The simple model of Fig. 4. is a strawman.

igouy

a year ago

Perhaps clarifications rather than questions.

> "Critique: 2.2.1 Programming Language versus Implementation"

In context, it seems possible to read "Programming Language" as shorthand for "Programming Language Implementation" as-appropriate.

(Especially since “Pereira et al.” list "Compiler / Interpreter Versions" such-as "JRuby : jruby 9.1.7.0" and "Ruby : ruby 2.4.1".)

> "Critique: 2.2.2 Quality of Benchmark Implementations"

Surely not the quality of the particular programs, selected from the benchmarks game and used for comparison by “Pereira et al.”; surely the suitability of the selection process used by “Pereira et al.” to choose programs for their purpose.

That "corpus of small benchmark implementations" most likely provided both parallel and sequential programs, most likely provided both SIMD and non-SIMD programs, etc.

Presumably “Pereira et al.” could have chosen only sequential / non-SIMD / standard library programs for their comparison, but did not.

> "Critique: 2.2.3 Apparent Anomalies."

> "C++ is reported as being 34% less energy efficient and 56% slower than C"

For a single outlier (regex-redux) there's a 12x difference between the measured times of the selected (pcre) C and (boost/regex) C++ programs.

As you say, apparent anomalies presented without investigation or explanation.

> "TypeScript is reported as being 4.8× less energy efficient and 7.1× slower than JavaScript."

It seems that there may have been some kind-of problem with tsc back in the day.

The exact same fannkuch-redux program that took 1,234.81 seconds (node.js v8.1.3 and tsc 2.4.1) in July 2017, only took 147.23 seconds (node.js v9.4.0 and tsc 2.6.2) in January 2018.

(Unfortunately the Internet Archive is currently unable to provide details.)

nicovank

a year ago

> Quality of Benchmark Implementations

Correct. "Selection of Benchmark Implementations" is a better name here.
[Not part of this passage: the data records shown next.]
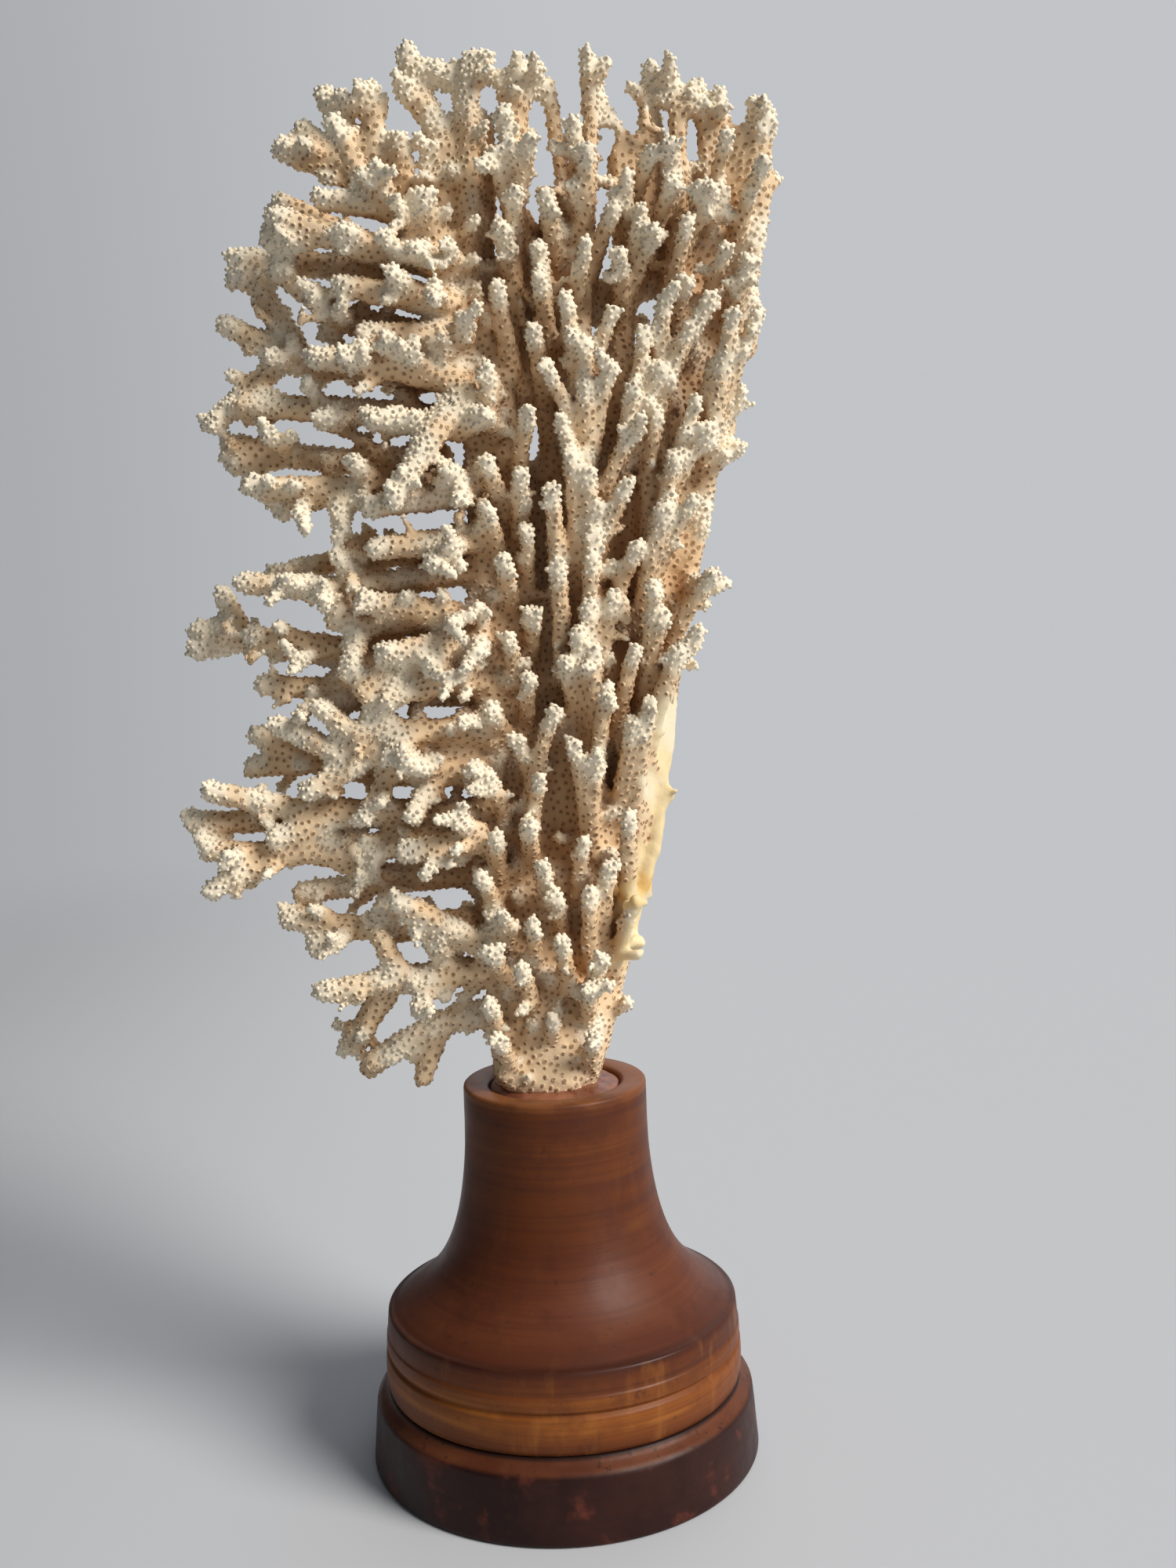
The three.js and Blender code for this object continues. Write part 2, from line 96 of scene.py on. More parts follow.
# The line along which the right margin is worn smooth, as (z, x) from the foot up.
WORN_EDGE = [(115, 17), (134, 22), (146, 26.5), (163, 31), (187, 31), (206, 38)]
WORN_FLAP = [(17, 2, 124), (22, 2, 140), (27, 3, 155), (29.5, 4, 169), (28.5, 4, 184)]

# Spurs along the broken top, as (x, z).
TOP_TIPS = [
    (-12, 347), (-7, 347), (0, 346), (5, 343), (16, 346), (31, 344), (36, 342), (42, 339), (48, 337),
    (57, 336), (60, 332),
]

# Ribs at the back that fuse the front ones together, as (x, y, lowest z, highest z).
REAR_RIBS = [
    (-9.5, 9, 130, 334), (-0.5, 10, 130, 194), (-0.5, 10, 221, 250), (-1, 9, 264, 311),
    (8.5, 11, 130, 222), (9, 11, 229, 259), (8.5, 11, 269, 310), (16.5, 9, 135, 218), (17, 9, 252, 274),
    (18, 9, 284, 294), (24, 10, 140, 258), (24, 10, 268, 325), (31, 10, 178, 262), (32, 9, 290, 330),
    (38, 9, 215, 240), (40, 9, 296, 318), (48, 7, 255, 328), (54, 4, 275, 328), (-14, 6, 286, 334),
    (-21, 5, 292, 322),
]

# Branches at the back that run out to the left, as (x, z) at the root and (x, z) at the end.
REAR_LIMBS = [
    (-6, 296, -36, 318), (-6, 270, -50, 284), (-6, 246, -50, 262), (-6, 226, -48, 236), (-5, 206, -46, 213),
    (-5, 184, -44, 189), (-5, 164, -46, 165), (-4, 143, -40, 139),
]

FOOT_STAND_OUT = 6.5  # how much further the fingers low on the foot reach
FINGER_R = (2.6, 1.85)  # at the root and below the tip
SIDE_FINGER_R = (2.4, 1.8)
MARGIN_FINGER_R = (2.6, 1.9)
TOP_FINGER_R = (2.4, 1.7)
FOOT_LOBE_R = (3.6, 4.4, 4.6, 4.6, 3.8)
WORN_FLAP_R = (1.5, 2.0, 2.1, 2.1, 1.5)
REAR_RIB_R = 3.1
REAR_LIMB_R = (3.2, 2.3)
LOBE_R = 1.2  # of the lobes around a tip

WEB = 0.9  # how far the ribs swell before they are drawn back, which fuses those nearly touching
RIB_THIN = 1.25  # how far they are drawn back
TOP_BAND = (285, 315)  # over which heights the swelling fades, so that the broken top stays open
RIB_VOXEL = 1.1
LIMB_VOXEL = 0.95
VOXEL = 0.85
BODY_SHARE = 0.74  # of the body's triangles that are kept
WAVE = 0.28  # the unevenness of the surface

BUD_GAP = 6.6  # between neighbouring buds
BUD_GAP_FACE = 9.5
BUD_GAP_BACK = 7.6
BUD_TRIES = 14000

TIP_PALE, PRONG_PALE, NUB_PALE = 4.4, 2.8, 1.3  # how far paleness reaches from an end of each kind
WORN_PALE = 6.0  # how wide the worn strip is
WORN_BAND = (124, 196)  # between which heights it runs


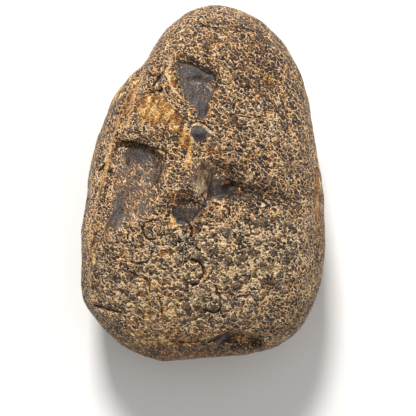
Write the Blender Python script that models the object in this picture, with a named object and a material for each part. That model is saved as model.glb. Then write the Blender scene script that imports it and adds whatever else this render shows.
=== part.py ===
"""A water-worn cobble of petrified wood, as long as a hand, lying on its back.

The stone formed as one piece, so it is one solid. +Z points up out of its broad scarred face,
+Y runs up the stone to its narrow crown, and +X runs to the right of that face. The origin is
under the middle of the stone, on the surface that it rests on. Places on the face are given in
millimetres from the middle of the stone's outline.
"""

import math
from typing import NamedTuple

import bmesh
import bpy
import numpy as np
from mathutils import Vector, noise

MM = 0.001

# The whole stone, in millimetres. Heights are taken from its waist, where it is widest.
HALF_LENGTH = 66.0
HALF_WIDTH = 46.0
FACE_RISE = 28.5
BACK_DROP = 27.0
REST_DROP = 26.0

# The surface is a cube's grid of faces, drawn closer together on the scarred face.
CELLS = 28
FACE_PULL = 0.25
# No wall, groove or ridge is narrower than this grid can show.
NARROWEST = 2.4

# The outline at the waist: degrees round from the right, then the share of the half width and
# half length. The left side dips at 123 degrees, where the crown meets the shoulder.
OUTLINE = [
    (0, 0.960), (12, 0.945), (24, 0.955), (36, 0.984), (48, 1.015), (58, 1.026), (70, 1.023),
    (82, 1.008), (92, 0.989), (102, 0.955), (108, 0.926), (112, 0.902), (117, 0.871),
    (123, 0.829), (132, 0.828), (142, 0.863), (156, 0.872), (170, 0.895), (184, 0.955),
    (197, 1.046), (206, 1.108), (214, 1.174), (226, 1.167), (238, 1.110), (250, 1.055),
    (262, 1.012), (276, 0.999), (290, 1.040), (304, 1.103), (318, 1.115), (334, 1.087),
    (348, 1.010),
]
# Further in, the stone follows a plainer egg, with no dip.
EGG = [
    (0, 0.96), (45, 1.00), (90, 0.97), (135, 0.89), (180, 0.95), (218, 1.10), (270, 1.00),
    (315, 1.10),
]
EDGE_SHARE = 6.0
# How square the shoulder is between the waist and the face: 2 is round, 3 is boxy.
FULLNESS = [(0, 2.5), (60, 2.35), (120, 2.6), (180, 3.0), (235, 2.7), (290, 2.5)]
BACK_FULLNESS = 2.3


class Hollow(NamedTuple):
    """A chipped or worn place: its rim is (x, y, how far its wall takes to reach the floor)."""

    rim: list
    deepest: tuple
    depth: float
    slope: tuple


class Line(NamedTuple):
    """A groove, or a ridge where height is positive, along points of (x, y, share of height)."""

    points: list
    height: float
    half_width: float


class Lump(NamedTuple):
    """A round swelling, or a dent where height is negative."""

    middle: tuple
    size: tuple
    height: float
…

We'll update this in the next iteration. The point in this subsection is indeed that the selection is not adequate for comparison. This is not the only issue, even an adequate selection of perfectly idiomatic and identical implementations would not have resulted in accurate comparison.

> C/C++ Outlier

Correct, Section 4.5.2 details this. It is 8.9x for us.

> JS/TS Outlier

The main outlier on our machine is mandelbrot, 21x (Section 4.5.1). Our second outlier is n-body (not discussed).

igouy

a year ago

> would not have resulted in accurate comparison

Because? Is the reasoning for that spelled-out somewhere in the paper?

> Section 4.5.2

> Section 4.5.1

After the paper had discussed “Pereira et al.” I repeatedly confused discussion of your new measurements with discussion of the old “Pereira et al.” measurements.

> "forcing benchmarks to run on a single core" p2&3

> "we eliminate the effect of varying concurrency in different benchmark implementations by limiting benchmarks to execute on a single core" p6

> "the JavaScript version uses 28 cores on average" p14

fwiw I am now very confused.

emeryberger

a year ago

We only pin to one core for one experiment described in Section 4.3. All the remaining experiments are run with full access to all cores.

igouy

a year ago

Thank you.

I'm concerned that section 2.2.1 is a misreading of Pereira et al.

[29] "… the performance of a language is influenced by the quality of its compiler, virtual machine, garbage collector, available libraries, etc."

In that context it seems plain that "language" must be understood as a shortening of "language implementation."

> "For instance, Pereira et al. treat Ruby and JRuby as different languages, while they are in fact two separate implementations of the same Ruby language."

It seems to me that Pereira et al. treat Ruby and JRuby as different "language implementations" and compare each one independently against the other language implementations.

(In the "corpus of small benchmark implementations" it was simply convenient to keep separate programs for Ruby and JRuby.)

emeryberger

a year ago

Those papers say "language" over and over again, in the titles, in the body of the text. That work confounds languages and their implementations, and make it sound like there is a one-to-one connection between the two (of course, there is not necessarily such a correspondence).

With respect to Ruby vs. JRuby: my student just checked and verified that some but not all of the benchmarks are implemented differently (k-nucleotide, mandelbrot, pidigits, spectral-norm).

igouy

a year ago

> Those papers say "language" over and over again, in the titles, in the body of the text.

Yes they do! And over and over again in-context we sensibly read that to mean what you wish to term more precisely "language implementation".

> Fig. 4 Fig. 5 "We are in fact comparing implementations of programming languages, not the languages themselves."

They know. They just prefer shorter names.

Here's their short-name precise-name lookup table:

https://sites.google.com/view/energy-efficiency-languages/se...

steveklabnik

a year ago

Thank you so much for doing this work. I am so glad to see this. I don’t care that the older paper made Rust look good: it was terribly flawed in many ways, and I was embarrassed every time someone would bring it up as an example of why Rust was great.